▸ WHAT THE TASK REQUIRES
Set down exactly the lines from the one with "Model this object" to the one with "Millimetres, +Z up.", both included, and no line outside that range.

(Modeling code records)
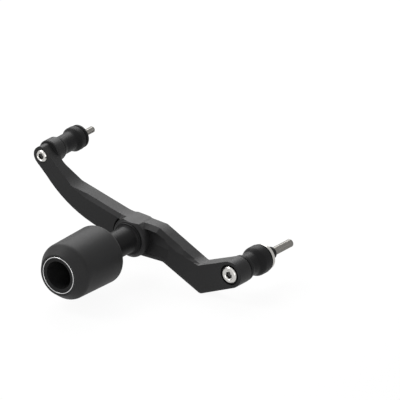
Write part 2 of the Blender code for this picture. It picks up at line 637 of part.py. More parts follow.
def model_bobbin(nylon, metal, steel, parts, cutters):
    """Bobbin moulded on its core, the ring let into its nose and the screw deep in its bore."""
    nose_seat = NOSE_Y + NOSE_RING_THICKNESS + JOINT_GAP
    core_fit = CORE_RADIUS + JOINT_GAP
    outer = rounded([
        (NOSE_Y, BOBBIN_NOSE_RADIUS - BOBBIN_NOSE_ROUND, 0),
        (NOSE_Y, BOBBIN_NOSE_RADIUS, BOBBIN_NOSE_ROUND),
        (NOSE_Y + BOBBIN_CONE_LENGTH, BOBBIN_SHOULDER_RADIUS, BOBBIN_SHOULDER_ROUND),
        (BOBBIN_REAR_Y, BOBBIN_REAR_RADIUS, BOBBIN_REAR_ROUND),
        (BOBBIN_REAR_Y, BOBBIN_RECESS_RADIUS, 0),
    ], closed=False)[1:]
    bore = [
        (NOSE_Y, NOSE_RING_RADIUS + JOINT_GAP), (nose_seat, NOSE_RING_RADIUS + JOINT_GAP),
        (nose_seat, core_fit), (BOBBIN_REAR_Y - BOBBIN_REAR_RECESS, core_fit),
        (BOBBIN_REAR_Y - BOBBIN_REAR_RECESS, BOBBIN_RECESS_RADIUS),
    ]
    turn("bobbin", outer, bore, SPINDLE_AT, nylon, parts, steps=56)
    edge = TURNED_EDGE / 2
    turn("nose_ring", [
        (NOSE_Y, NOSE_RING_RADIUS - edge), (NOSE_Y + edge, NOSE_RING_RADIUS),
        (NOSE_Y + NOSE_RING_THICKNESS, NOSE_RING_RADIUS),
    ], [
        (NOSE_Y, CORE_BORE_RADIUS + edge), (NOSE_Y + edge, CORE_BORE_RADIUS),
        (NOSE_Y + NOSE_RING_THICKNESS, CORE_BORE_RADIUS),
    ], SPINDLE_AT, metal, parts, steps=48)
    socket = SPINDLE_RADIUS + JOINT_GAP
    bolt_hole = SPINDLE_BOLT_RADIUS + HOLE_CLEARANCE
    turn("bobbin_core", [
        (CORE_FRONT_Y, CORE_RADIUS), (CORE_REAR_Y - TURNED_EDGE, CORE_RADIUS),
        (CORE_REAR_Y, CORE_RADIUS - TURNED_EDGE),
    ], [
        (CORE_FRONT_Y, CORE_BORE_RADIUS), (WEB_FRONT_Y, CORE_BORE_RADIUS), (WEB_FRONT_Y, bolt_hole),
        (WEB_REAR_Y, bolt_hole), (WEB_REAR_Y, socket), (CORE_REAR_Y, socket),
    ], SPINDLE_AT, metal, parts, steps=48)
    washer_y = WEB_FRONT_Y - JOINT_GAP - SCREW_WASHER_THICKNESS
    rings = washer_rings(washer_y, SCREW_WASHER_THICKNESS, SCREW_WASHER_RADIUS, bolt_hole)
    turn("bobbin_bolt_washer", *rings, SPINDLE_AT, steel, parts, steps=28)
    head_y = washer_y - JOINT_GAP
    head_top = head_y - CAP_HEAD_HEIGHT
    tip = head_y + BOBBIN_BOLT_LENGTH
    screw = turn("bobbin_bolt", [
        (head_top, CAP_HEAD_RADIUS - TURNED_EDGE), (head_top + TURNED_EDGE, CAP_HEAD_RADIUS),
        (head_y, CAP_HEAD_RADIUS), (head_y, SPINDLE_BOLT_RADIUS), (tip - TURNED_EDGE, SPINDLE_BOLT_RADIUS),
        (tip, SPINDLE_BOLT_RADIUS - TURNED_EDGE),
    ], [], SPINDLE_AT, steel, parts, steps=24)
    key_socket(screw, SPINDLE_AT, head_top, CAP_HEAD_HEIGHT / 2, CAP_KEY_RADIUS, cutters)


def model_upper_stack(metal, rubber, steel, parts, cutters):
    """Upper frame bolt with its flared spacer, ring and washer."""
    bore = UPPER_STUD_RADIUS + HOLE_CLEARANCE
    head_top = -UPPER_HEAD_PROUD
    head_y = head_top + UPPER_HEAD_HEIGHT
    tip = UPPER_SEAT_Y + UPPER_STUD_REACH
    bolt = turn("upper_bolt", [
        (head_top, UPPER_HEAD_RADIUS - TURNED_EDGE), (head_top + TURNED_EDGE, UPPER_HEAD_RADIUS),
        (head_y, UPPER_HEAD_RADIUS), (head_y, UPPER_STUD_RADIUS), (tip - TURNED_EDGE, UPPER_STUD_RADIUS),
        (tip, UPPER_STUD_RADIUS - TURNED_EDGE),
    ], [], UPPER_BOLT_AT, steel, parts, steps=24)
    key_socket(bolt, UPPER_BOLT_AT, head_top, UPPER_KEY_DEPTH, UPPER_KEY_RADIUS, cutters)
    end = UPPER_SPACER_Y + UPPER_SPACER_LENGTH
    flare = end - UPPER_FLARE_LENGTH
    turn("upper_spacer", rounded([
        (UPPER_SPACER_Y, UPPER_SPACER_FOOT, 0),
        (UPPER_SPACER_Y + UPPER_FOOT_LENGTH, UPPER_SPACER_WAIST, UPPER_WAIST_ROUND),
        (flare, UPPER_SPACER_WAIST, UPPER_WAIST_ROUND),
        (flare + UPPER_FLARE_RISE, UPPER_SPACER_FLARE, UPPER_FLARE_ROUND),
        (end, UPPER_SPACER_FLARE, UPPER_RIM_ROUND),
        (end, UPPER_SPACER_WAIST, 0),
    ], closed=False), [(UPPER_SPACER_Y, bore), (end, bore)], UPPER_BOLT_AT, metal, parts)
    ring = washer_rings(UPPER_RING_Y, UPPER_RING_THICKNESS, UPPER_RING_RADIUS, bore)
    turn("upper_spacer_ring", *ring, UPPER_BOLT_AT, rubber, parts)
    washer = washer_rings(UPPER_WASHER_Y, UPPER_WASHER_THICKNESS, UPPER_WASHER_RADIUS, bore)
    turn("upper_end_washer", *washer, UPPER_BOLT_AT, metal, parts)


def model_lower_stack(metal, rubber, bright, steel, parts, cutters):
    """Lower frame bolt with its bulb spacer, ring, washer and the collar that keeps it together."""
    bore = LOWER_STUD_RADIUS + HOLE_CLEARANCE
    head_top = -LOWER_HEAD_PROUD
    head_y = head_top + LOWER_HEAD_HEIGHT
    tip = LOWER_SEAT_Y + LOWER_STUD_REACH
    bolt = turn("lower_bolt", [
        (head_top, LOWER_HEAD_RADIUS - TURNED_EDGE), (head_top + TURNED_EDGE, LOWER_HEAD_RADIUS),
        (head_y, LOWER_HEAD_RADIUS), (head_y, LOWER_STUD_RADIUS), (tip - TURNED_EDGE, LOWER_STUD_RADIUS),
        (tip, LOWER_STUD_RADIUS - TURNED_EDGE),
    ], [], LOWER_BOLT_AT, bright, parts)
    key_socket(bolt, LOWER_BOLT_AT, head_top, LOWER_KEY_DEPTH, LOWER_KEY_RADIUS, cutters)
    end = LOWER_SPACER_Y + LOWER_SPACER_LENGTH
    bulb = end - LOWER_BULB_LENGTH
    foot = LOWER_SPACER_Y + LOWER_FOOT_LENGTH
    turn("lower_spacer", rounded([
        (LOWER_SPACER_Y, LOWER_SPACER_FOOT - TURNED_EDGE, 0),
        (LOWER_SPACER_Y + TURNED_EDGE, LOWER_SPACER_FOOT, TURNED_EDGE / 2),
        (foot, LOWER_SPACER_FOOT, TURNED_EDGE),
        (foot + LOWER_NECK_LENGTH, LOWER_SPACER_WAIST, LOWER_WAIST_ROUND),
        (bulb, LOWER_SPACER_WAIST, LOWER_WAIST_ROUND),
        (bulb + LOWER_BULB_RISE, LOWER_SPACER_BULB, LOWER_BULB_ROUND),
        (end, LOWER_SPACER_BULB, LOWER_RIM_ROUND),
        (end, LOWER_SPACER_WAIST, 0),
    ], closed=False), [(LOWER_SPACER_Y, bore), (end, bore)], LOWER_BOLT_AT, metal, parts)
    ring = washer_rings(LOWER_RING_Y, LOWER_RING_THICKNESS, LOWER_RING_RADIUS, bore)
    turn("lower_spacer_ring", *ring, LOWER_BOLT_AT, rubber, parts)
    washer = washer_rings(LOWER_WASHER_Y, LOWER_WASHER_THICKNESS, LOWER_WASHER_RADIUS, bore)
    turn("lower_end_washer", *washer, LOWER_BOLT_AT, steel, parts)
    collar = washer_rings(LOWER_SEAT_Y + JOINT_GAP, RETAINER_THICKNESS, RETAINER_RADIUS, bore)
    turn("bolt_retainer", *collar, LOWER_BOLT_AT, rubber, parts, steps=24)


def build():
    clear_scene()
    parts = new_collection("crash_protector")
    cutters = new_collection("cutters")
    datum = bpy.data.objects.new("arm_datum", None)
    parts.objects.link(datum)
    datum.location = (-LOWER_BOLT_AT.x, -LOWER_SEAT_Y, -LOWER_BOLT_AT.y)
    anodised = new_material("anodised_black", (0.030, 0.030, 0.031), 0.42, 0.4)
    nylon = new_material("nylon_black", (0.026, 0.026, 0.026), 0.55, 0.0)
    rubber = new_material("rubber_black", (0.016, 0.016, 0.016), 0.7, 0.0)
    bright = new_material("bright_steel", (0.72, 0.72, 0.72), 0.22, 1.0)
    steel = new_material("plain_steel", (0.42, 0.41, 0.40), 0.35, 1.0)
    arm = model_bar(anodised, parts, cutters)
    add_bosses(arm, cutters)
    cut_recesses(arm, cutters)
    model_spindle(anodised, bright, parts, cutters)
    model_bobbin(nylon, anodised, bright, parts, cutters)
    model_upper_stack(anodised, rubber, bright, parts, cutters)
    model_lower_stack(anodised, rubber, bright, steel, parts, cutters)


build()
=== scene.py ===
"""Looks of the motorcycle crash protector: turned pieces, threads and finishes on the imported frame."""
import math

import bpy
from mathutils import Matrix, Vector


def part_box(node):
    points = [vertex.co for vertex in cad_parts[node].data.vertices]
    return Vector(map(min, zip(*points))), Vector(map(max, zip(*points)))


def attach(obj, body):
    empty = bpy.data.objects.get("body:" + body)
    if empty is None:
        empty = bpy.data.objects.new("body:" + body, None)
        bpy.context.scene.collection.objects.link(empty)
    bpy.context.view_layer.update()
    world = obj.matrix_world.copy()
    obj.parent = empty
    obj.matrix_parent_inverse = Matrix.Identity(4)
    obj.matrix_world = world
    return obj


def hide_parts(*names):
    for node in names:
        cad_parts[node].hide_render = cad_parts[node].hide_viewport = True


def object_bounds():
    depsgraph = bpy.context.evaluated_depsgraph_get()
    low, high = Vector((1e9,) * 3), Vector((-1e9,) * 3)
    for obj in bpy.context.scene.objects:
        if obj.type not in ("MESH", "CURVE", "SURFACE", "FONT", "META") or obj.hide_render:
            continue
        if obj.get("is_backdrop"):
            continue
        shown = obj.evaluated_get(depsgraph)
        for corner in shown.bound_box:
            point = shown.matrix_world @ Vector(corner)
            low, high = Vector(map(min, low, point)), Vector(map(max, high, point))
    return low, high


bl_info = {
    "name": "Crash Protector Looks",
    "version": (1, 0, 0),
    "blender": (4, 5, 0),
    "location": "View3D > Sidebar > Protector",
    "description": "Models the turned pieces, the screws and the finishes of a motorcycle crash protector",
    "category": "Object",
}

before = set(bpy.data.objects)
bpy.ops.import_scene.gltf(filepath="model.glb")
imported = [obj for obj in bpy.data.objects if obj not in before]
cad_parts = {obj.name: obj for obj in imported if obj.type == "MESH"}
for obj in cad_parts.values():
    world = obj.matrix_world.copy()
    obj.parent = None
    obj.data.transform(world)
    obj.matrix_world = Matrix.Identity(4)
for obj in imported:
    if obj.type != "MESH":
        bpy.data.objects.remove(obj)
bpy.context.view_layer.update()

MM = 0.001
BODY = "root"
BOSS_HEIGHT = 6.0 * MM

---

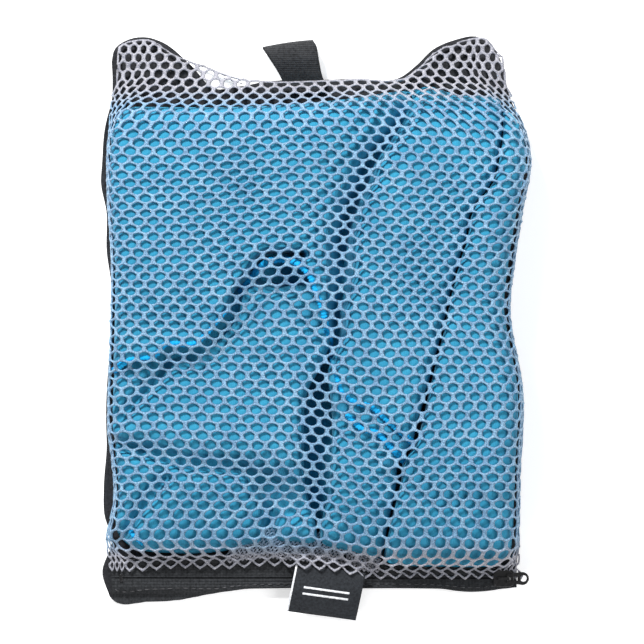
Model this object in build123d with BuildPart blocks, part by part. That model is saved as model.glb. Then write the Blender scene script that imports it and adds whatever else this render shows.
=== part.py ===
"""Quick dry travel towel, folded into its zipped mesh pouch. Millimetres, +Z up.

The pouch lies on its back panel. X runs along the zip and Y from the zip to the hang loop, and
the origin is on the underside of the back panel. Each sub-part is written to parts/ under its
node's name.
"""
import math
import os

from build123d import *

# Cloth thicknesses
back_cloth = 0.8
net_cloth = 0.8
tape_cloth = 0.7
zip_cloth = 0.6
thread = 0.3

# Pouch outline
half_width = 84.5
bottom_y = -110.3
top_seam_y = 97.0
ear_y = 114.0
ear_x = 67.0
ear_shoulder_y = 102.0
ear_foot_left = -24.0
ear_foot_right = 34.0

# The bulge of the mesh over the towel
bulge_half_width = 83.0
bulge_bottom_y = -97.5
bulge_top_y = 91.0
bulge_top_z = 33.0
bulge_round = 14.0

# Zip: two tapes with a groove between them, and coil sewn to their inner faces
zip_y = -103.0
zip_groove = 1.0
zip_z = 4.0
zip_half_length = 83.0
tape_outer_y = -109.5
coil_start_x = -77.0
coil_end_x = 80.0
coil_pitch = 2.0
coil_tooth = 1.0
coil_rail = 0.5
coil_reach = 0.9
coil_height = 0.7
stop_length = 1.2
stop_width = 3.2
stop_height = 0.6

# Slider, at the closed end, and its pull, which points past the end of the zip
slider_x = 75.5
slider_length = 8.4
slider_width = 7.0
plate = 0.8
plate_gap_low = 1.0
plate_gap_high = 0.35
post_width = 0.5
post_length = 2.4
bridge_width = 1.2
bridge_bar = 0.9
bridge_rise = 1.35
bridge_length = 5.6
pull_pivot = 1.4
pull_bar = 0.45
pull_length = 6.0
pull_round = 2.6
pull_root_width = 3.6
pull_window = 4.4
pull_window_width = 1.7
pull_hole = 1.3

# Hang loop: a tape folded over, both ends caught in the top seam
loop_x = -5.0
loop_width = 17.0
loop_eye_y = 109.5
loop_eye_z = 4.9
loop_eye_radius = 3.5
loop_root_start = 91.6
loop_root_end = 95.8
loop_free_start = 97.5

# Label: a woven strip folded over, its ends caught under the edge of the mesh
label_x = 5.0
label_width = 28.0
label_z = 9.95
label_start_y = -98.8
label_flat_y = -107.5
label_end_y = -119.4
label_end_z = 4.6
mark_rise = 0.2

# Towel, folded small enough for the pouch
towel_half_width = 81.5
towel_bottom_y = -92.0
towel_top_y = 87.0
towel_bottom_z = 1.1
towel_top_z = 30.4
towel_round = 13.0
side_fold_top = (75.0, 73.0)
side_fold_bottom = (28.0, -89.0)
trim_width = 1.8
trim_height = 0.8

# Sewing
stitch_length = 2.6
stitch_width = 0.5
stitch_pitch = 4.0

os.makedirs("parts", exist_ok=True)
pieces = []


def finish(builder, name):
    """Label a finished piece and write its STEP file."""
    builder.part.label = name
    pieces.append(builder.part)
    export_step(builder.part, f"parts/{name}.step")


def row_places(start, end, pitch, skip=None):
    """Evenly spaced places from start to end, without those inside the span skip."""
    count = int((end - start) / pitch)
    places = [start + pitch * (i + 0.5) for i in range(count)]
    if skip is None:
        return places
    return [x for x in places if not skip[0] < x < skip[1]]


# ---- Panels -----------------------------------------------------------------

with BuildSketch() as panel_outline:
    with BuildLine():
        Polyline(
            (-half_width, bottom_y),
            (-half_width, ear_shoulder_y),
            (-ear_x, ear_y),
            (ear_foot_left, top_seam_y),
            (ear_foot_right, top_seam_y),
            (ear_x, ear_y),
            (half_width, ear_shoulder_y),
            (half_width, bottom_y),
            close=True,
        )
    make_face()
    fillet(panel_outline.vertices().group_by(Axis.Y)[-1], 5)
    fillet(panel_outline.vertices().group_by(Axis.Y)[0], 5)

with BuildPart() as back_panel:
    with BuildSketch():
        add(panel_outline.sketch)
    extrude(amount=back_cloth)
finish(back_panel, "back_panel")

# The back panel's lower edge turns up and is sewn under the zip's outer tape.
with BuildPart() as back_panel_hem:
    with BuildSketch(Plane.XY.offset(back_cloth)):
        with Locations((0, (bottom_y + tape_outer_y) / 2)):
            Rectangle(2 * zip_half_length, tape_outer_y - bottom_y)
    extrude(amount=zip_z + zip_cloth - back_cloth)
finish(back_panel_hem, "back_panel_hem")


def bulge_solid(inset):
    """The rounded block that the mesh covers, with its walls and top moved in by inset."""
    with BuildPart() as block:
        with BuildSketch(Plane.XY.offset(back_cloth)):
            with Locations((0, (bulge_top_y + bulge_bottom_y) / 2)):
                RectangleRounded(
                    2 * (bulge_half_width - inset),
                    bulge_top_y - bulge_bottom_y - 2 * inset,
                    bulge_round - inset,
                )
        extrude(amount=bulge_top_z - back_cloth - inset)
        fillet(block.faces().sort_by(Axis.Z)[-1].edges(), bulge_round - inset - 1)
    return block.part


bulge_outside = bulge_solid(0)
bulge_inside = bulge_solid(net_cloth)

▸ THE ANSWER
Model this object in build123d with BuildPart blocks, part by part. That model is saved as model.glb. Then write the Blender scene script that imports it and adds whatever else this render shows.
=== part.py ===
"""Quick dry travel towel, folded into its zipped mesh pouch. Millimetres, +Z up.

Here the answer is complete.